> **Instructions to follow**:
Print, please, the line that contains "Write the JSON" and each line after it to the end of the entries, unchanged and with nothing else.
*** Records provided
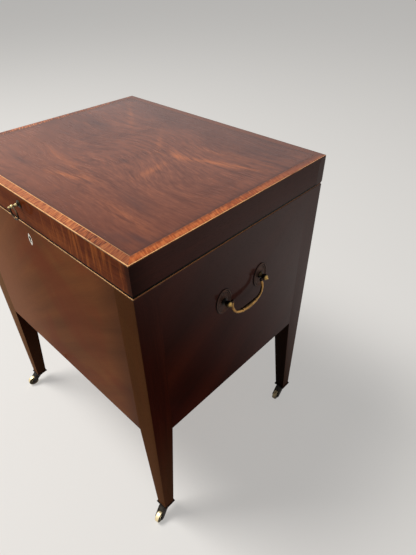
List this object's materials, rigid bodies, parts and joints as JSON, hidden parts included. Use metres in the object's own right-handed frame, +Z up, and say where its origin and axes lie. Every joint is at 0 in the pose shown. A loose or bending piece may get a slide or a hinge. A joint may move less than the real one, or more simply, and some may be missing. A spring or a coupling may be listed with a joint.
{
  "type": "cellarette",
  "caption": "Mahogany bottle box on tapered legs with castors, with a hinged crossbanded lid, ring pull, box lock, bone escutcheon and brass side handles.",
  "frame": {"origin": "on the floor under the wheels, in the middle of the whole piece's width and depth", "axes": "+Z up, +X to the right of a person facing the front, -Y towards that person (the front, with ring pull and keyhole)"},
  "size_m": [0.5802, 0.4668, 0.6685],
  "materials": {
    "mahogany": "French-polished mahogany, deep red-brown and glossy",
    "mahogany_figured": "figured mahogany veneer, French-polished, arcing grain",
    "crossbanding": "crossbanded veneer with its grain across the strip, polished",
    "boxwood": "boxwood stringing, yellowed by its polish",
    "pine": "plain inner wood, waxed and darkened with age",
    "brass": "old cast brass, dark in the hollows and rubbed bright on top",
    "brass_dark": "old brass toned almost black-brown",
    "bone": "polished bone, cream and a little yellowed",
    "iron": "old iron screws, dull grey-brown"
  },
  "bodies": {
    "carcase": {"leg_front_left": "mahogany", "leg_front_right": "mahogany", "leg_back_left": "mahogany", "leg_back_right": "mahogany", "front_panel": "mahogany", "back_panel": "mahogany", "left_panel": "mahogany", "right_panel": "mahogany", "bottom_board": "pine", "bottom_battens": "pine", "long_divisions": "pine", "cross_divisions": "pine", "carcase_edge_lines": "boxwood", "escutcheon": "bone", "lock_case": "brass", "lock_cap": "brass", "lock_screws": "iron", "hinge_pins": "iron", "carcase_hinge_screws": "iron", "castor_plates": "brass_dark", "castor_screws": "iron", "left_hinge_carcase_leaf": "brass", "left_handle_backplates": "brass_dark", "left_handle_posts": "brass", "left_handle_nuts": "brass_dark", "right_hinge_carcase_leaf": "brass", "right_handle_backplates": "brass_dark", "right_handle_posts": "brass", "right_handle_nuts": "brass_dark"},
    "lid": {"lid_front_rail": "mahogany", "lid_back_rail": "mahogany", "lid_left_rail": "mahogany", "lid_right_rail": "mahogany", "lid_panel": "mahogany_figured", "lid_crossbanding": "crossbanding", "lid_edge_lines": "boxwood", "lid_inner_lines": "boxwood", "lid_hinge_screws": "iron", "left_hinge_lid_leaf": "brass", "right_hinge_lid_leaf": "brass", "lock_link_plate": "brass", "link_plate_screws": "iron", "pull_post": "brass", "pull_nut": "brass_dark"},
    "pull_ring": {"pull_ring": "brass"},
    "lock_bolt": {"lock_bolt": "brass_dark"},
    "left_bail": {"left_handle_bail": "brass"},
    "right_bail": {"right_handle_bail": "brass"},
    "castor_front_left": {"castor_fork_front_left": "brass", "castor_pins_front_left": "brass_dark"},
    "wheel_front_left": {"castor_wheel_front_left": "brass"},
    "castor_front_right": {"castor_fork_front_right": "brass", "castor_pins_front_right": "brass_dark"},
    "wheel_front_right": {"castor_wheel_front_right": "brass"},
    "castor_back_left": {"castor_fork_back_left": "brass", "castor_pins_back_left": "brass_dark"},
    "wheel_back_left": {"castor_wheel_back_left": "brass"},
    "castor_back_right": {"castor_fork_back_right": "brass", "castor_pins_back_right": "brass_dark"},
    "wheel_back_right": {"castor_wheel_back_right": "brass"}
  },
  "joints": [
    {"name": "lid_hinge", "type": "hinge", "parent": "carcase", "child": "lid", "pos_m": [0, 0.2286, 0.6164], "axis": [-1, 0, 0], "range_deg": [0, 95]},
    {"name": "pull_ring_swing", "type": "hinge", "parent": "lid", "child": "pull_ring", "pos_m": [0, -0.2199, 0.652], "axis": [-1, 0, 0], "range_deg": [-20, 160]},
    {"name": "right_bail_swing", "type": "hinge", "parent": "carcase", "child": "right_bail", "pos_m": [0.2795, 0.0116, 0.502], "axis": [0, -1, 0], "range_deg": [-10, 150]},
    {"name": "left_bail_swing", "type": "hinge", "parent": "carcase", "child": "left_bail", "pos_m": [-0.2795, 0.0116, 0.502], "axis": [0, 1, 0], "range_deg": [-10, 150]},
    {"name": "lock_bolt_slide", "type": "slide", "parent": "carcase", "child": "lock_bolt", "axis": [1, 0, 0], "range_m": [0, 0.006]},
    {"name": "swivel_front_left", "type": "hinge", "parent": "carcase", "child": "castor_front_left", "pos_m": [-0.2564, -0.1968, 0.036], "axis": [0, 0, 1], "continuous": true},
    {"name": "roll_front_left", "type": "hinge", "parent": "castor_front_left", "child": "wheel_front_left", "pos_m": [-0.26098, -0.22036, 0.0125], "axis": [0.9816, -0.1908, 0], "continuous": true},
    {"name": "swivel_front_right", "type": "hinge", "parent": "carcase", "child": "castor_front_right", "pos_m": [0.2564, -0.1968, 0.036], "axis": [0, 0, 1], "continuous": true},
    {"name": "roll_front_right", "type": "hinge", "parent": "castor_front_right", "child": "wheel_front_right", "pos_m": [0.26098, -0.22036, 0.0125], "axis": [0.9816, 0.1908, 0], "continuous": true},
    {"name": "swivel_back_left", "type": "hinge", "parent": "carcase", "child": "castor_back_left", "pos_m": [-0.2564, 0.22, 0.036], "axis": [0, 0, 1], "continuous": true},
    {"name": "roll_back_left", "type": "hinge", "parent": "castor_back_left", "child": "wheel_back_left", "pos_m": [-0.25933, 0.19618, 0.0125], "axis": [0.9925, -0.1219, 0], "continuous": true},
    {"name": "swivel_back_right", "type": "hinge", "parent": "carcase", "child": "castor_back_right", "pos_m": [0.2564, 0.22, 0.036], "axis": [0, 0, 1], "continuous": true},
    {"name": "roll_back_right", "type": "hinge", "parent": "castor_back_right", "child": "wheel_back_right", "pos_m": [0.25766, 0.19603, 0.0125], "axis": [0.9986, 0.0523, 0], "continuous": true}
  ]
}
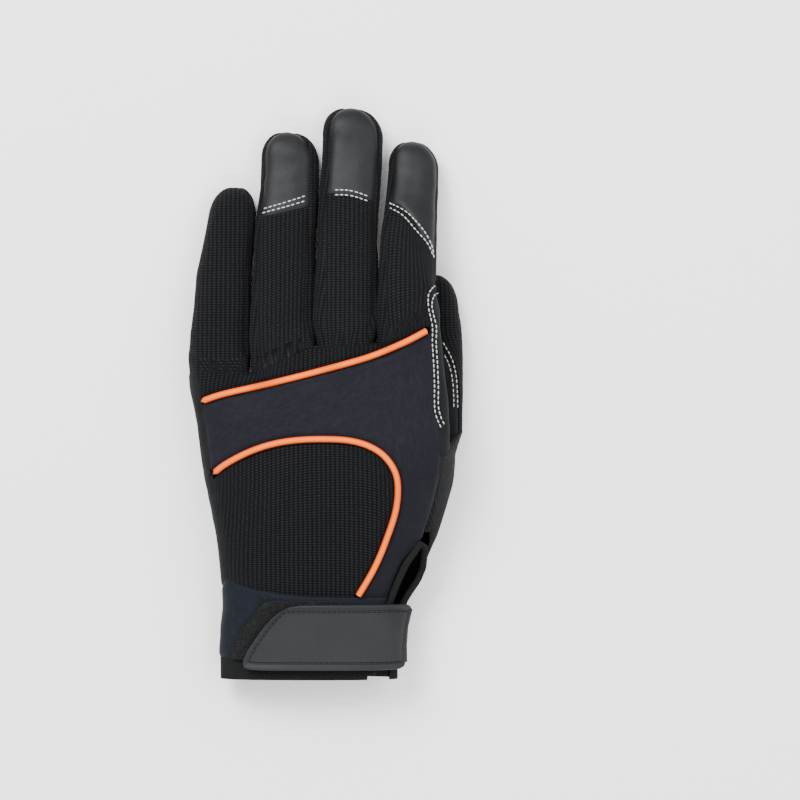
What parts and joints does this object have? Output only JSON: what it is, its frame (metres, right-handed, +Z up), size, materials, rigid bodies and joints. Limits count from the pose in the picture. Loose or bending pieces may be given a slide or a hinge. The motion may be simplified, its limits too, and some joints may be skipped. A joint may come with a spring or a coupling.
{
  "type": "mechanic glove",
  "caption": "Padded work glove for the left hand: ribbed knit back, piped neoprene band, suede palm, leather fingertips, cuff with a rubber closing tab.",
  "frame": {"origin": "centre of the bounding box's footprint, on the surface that the glove lies on", "axes": "+Y from the cuff to the fingertips, +X to the thumb side, +Z up out of the back of the hand; the palm faces down"},
  "size_m": [0.1198, 0.2484, 0.0426],
  "materials": {
    "knit": "ribbed stretch knit, near black with grey specks",
    "neoprene": "smooth dark blue-grey neoprene with a jersey face",
    "cuff": "navy neoprene with a jersey face",
    "suede": "matt synthetic suede",
    "leather": "smooth soft leather with a fine grain",
    "pad": "smooth soft leather, padded and stitched",
    "piping": "orange satin piping",
    "binding": "black woven binding tape",
    "loop": "black fuzzy loop patch",
    "tab": "matt grey moulded rubber"
  },
  "bodies": {
    "root": {"back_band": "neoprene", "back_knit": "knit", "back_knit_lower": "knit", "cuff_band": "cuff", "fourchette_middle_index": "knit", "fourchette_pinky_ring": "knit", "fourchette_ring_middle": "knit", "hem_binding": "binding", "loop_pad": "loop", "pad_heel": "pad", "pad_inner": "pad", "pad_knuckle": "pad", "palm_panel": "suede", "piping_lower": "piping", "piping_upper": "piping", "saddle_patch": "suede", "side_strip_index": "suede", "slit_binding": "binding", "strap": "binding", "strap_tab": "tab", "thumb_back": "knit", "thumb_front": "suede", "thumb_tip": "leather", "tip_cap_index": "leather", "tip_cap_middle": "leather", "tip_cap_ring": "leather", "tip_patch_pinky": "leather", "ulnar_strip": "suede"}
  },
  "joints": []
}
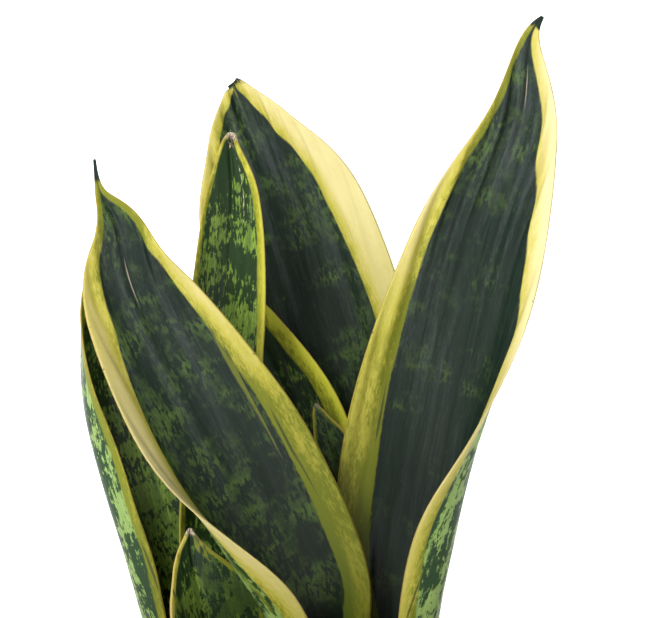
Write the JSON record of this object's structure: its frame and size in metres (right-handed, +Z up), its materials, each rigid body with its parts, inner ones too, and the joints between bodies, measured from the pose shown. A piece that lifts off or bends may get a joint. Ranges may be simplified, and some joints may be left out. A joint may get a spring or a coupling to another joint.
{
  "type": "potted snake plant",
  "caption": "Snake plant with broad, dark green, gold-edged leaves in a rosette and a smaller side shoot, growing in a plain tapered clay pot.",
  "frame": {"origin": "centre of the pot's flat underside", "axes": "+Z up along the pot's axis; the plant's front looks along -Y, and +X is to the right when seen from the front"},
  "size_m": [0.2015, 0.16, 0.4135],
  "materials": {
    "clay": "matte",
    "mix": "rough",
    "root": "matte",
    "leaf_dark": "satin",
    "leaf_mottled": "satin"
  },
  "bodies": {
    "root": {"pot": "clay", "potting_mix": "mix", "rootstock": "root", "leaf_front_left": "leaf_dark", "leaf_right_tall": "leaf_dark", "leaf_back": "leaf_dark", "leaf_left_short": "leaf_mottled", "leaf_young": "leaf_mottled", "leaf_side_upright": "leaf_mottled", "leaf_side_left": "leaf_mottled", "leaf_side_front": "leaf_mottled"}
  },
  "joints": []
}
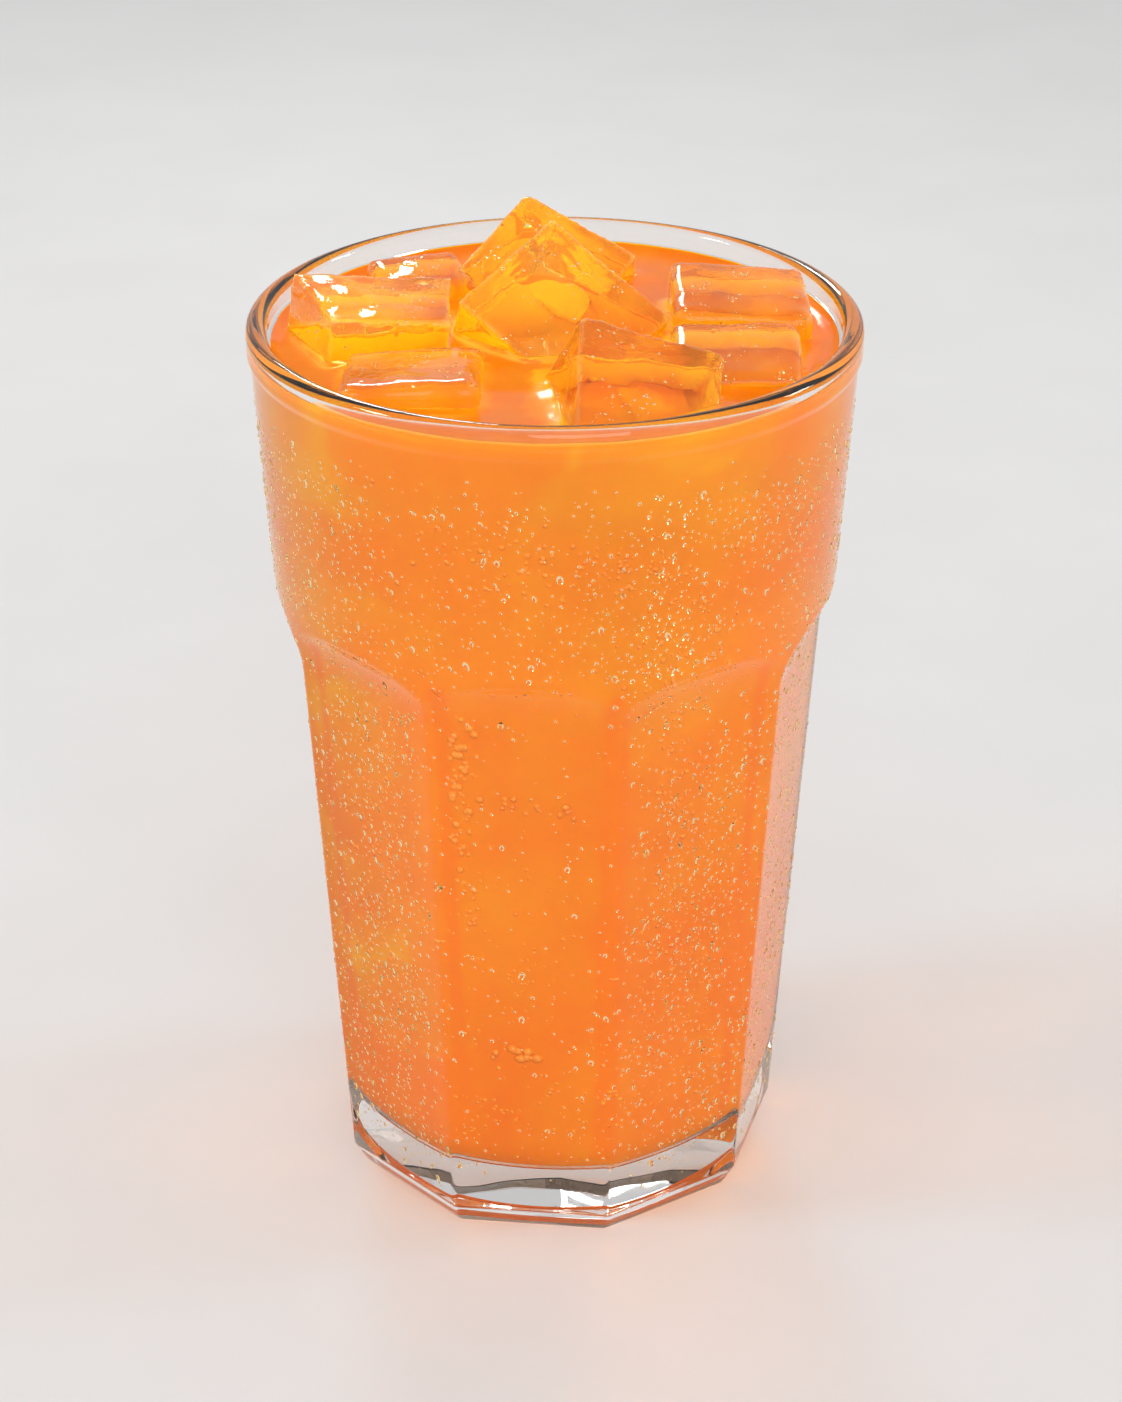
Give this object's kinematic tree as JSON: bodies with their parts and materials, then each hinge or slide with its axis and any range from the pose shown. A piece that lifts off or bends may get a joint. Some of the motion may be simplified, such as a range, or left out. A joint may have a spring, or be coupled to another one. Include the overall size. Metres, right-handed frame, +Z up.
******
> **Exercise answer**:
Write the JSON record of this object's structure: its frame and size in metres (right-handed, +Z up), its materials, each rigid body with its parts, inner ones too, and the joints between bodies, measured from the pose shown. A piece that lifts off or bends may get a joint. Ranges may be simplified, and some joints may be left out. A joint may get a spring or a coupling to another joint.
{
  "type": "potted snake plant",
  "caption": "Snake plant with broad, dark green, gold-edged leaves in a rosette and a smaller side shoot, growing in a plain tapered clay pot.",
  "frame": {"origin": "centre of the pot's flat underside", "axes": "+Z up along the pot's axis; the plant's front looks along -Y, and +X is to the right when seen from the front"},
  "size_m": [0.2015, 0.16, 0.4135],
  "materials": {
    "clay": "matte",
    "mix": "rough",
    "root": "matte",
    "leaf_dark": "satin",
    "leaf_mottled": "satin"
  },
  "bodies": {
    "root": {"pot": "clay", "potting_mix": "mix", "rootstock": "root", "leaf_front_left": "leaf_dark", "leaf_right_tall": "leaf_dark", "leaf_back": "leaf_dark", "leaf_left_short": "leaf_mottled", "leaf_young": "leaf_mottled", "leaf_side_upright": "leaf_mottled", "leaf_side_left": "leaf_mottled", "leaf_side_front": "leaf_mottled"}
  },
  "joints": []
}
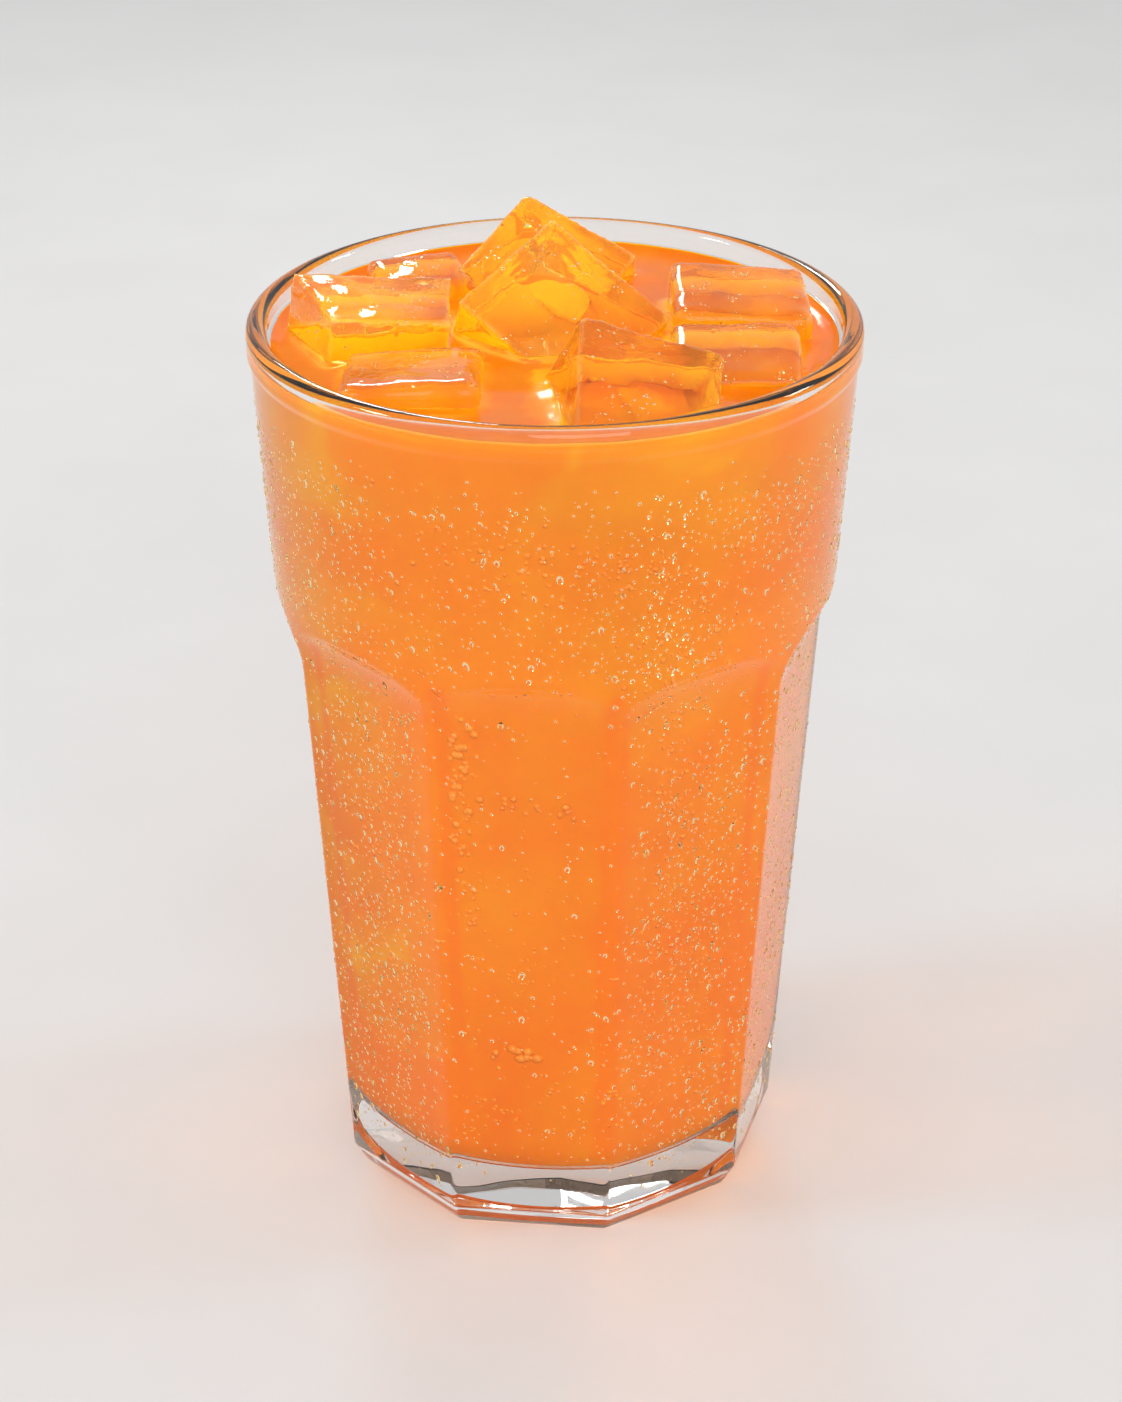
Give this object's kinematic tree as JSON: bodies with their parts and materials, then each hinge or slide with its axis and any range from the pose shown. A piece that lifts off or bends may get a joint. Some of the motion may be simplified, such as a range, or left out. A joint may have a spring, or be coupled to another one. Include the overall size. Metres, right-handed frame, +Z up.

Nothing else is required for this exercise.